| WHAT NEEDS TO BE DONE |
Return the lines exactly as they stand, from the first of the material through the line containing "front_t = 3.5; // [3:0.5:5]".

| RECORDS FOR THE EXERCISE |
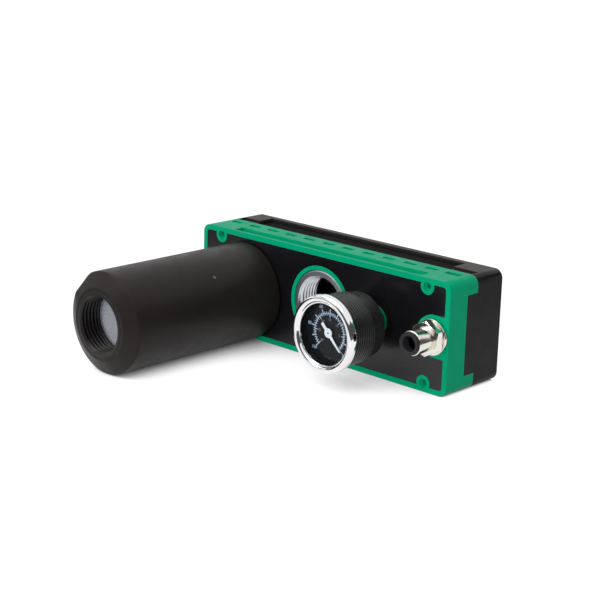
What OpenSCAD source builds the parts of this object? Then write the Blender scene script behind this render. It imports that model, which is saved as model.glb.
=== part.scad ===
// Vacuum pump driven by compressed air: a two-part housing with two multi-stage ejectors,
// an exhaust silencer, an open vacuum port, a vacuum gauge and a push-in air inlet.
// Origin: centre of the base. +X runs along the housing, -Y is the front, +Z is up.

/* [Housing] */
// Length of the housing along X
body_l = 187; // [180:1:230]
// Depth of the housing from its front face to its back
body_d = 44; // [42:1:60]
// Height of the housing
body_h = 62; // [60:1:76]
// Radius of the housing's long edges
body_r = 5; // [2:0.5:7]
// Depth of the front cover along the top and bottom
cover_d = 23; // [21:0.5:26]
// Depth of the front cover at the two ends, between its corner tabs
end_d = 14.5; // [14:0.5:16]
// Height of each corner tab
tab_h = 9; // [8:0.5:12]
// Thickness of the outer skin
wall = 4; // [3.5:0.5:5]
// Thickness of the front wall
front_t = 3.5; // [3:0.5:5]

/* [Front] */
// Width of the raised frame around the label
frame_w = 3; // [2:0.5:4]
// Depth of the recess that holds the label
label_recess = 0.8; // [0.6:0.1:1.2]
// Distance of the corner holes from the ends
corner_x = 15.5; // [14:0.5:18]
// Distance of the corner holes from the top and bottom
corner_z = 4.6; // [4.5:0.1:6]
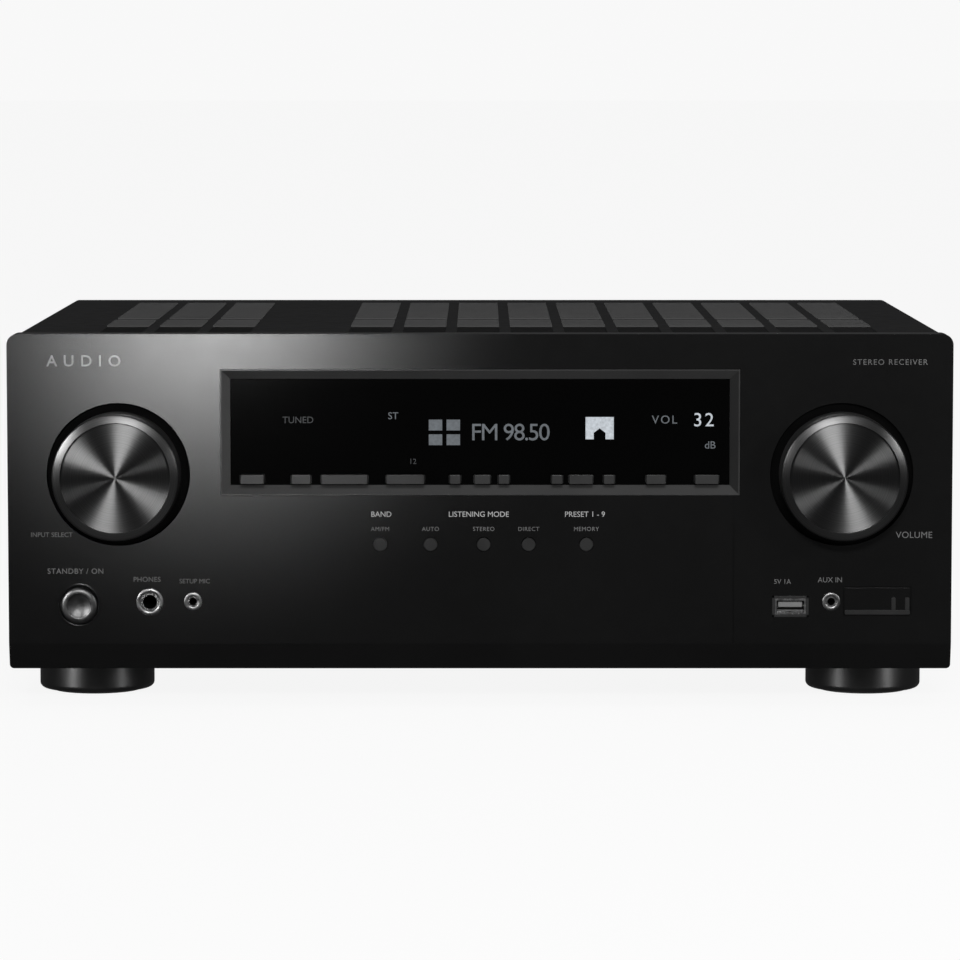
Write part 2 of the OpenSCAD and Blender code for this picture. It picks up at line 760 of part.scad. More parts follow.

| EXPECTED ANSWER |
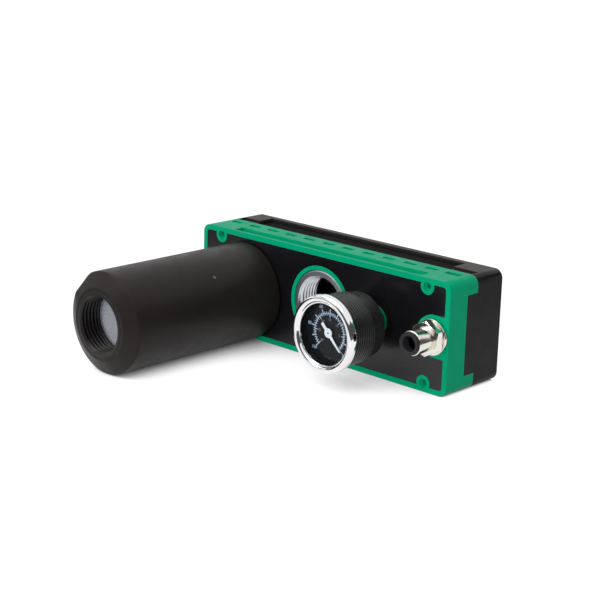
What OpenSCAD source builds the parts of this object? Then write the Blender scene script behind this render. It imports that model, which is saved as model.glb.
=== part.scad ===
// Vacuum pump driven by compressed air: a two-part housing with two multi-stage ejectors,
// an exhaust silencer, an open vacuum port, a vacuum gauge and a push-in air inlet.
// Origin: centre of the base. +X runs along the housing, -Y is the front, +Z is up.

/* [Housing] */
// Length of the housing along X
body_l = 187; // [180:1:230]
// Depth of the housing from its front face to its back
body_d = 44; // [42:1:60]
// Height of the housing
body_h = 62; // [60:1:76]
// Radius of the housing's long edges
body_r = 5; // [2:0.5:7]
// Depth of the front cover along the top and bottom
cover_d = 23; // [21:0.5:26]
// Depth of the front cover at the two ends, between its corner tabs
end_d = 14.5; // [14:0.5:16]
// Height of each corner tab
tab_h = 9; // [8:0.5:12]
// Thickness of the outer skin
wall = 4; // [3.5:0.5:5]
// Thickness of the front wall
front_t = 3.5; // [3:0.5:5]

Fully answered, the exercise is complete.